On Sun, Dec 1, 2019 at 1:36 AM Per Bothner <xxxxxx@bothner.com> wrote:

> However, [SRFI 122] does *not* guarantee that the elements are stored compactly: they might be stored in an ordinary Scheme vector.

That would be very strange.

SRFIs 4 and 160 do not in fact guarantee compact storage either.  More practically, it's a fallback: if your Scheme does not have specialized inexact complex vectors, you can simulate them with ordinary vectors. 

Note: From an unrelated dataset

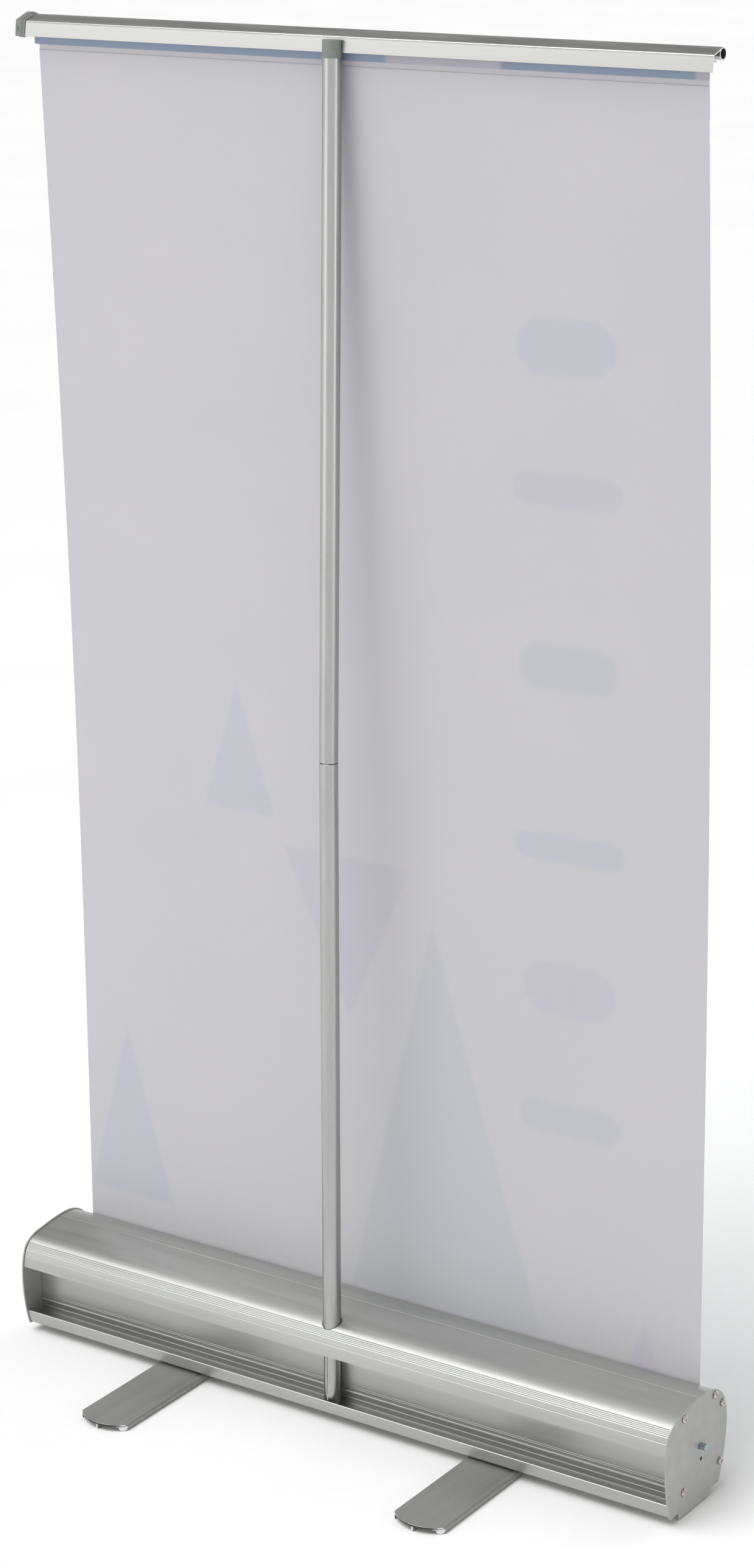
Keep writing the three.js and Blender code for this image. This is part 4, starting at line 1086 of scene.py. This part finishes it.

I didn't try to specify a way to create new gvector types because the I think
natural way to do it is to define a new "interface type" that "extends" gvector.
That is the natural way to in most object-oriented platforms (including Java and Kawa),
but some people (including seemingly you) are leery of inheritance, at least in
terms of how Scheme should be designed.

I have no personal objections to interface types.  But Scheme has historically been monomorphic, and I think the amount of political work required to get either classes or interfaces widely used and standardized is too big to succeed.  Therefore I have been leaning toward reified type classes like SRFI 128 comparators on the one hand, and predicate-based generic functions on the other, which don't require significant retrofitting into either monomorphic or polymorphic Schemes.

However, there is nothing preventing adding support for SRFI 122 storage classes
to SRFI 164.  For example one could add the procedure

     (make-specialized-array SHAPE STORAGE-CLASS)

to SRFI 164 fairly easily, I'm pretty sure.

Indeed.  Would you consider a revised SRFI or small extension incorporating storage classes (by reference, no need to copy them) and this procedure? 



John Cowan          http://vrici.lojban.org/~cowan        xxxxxx@ccil.org
"Why yes, I'm ten percent Jewish on my manager's side."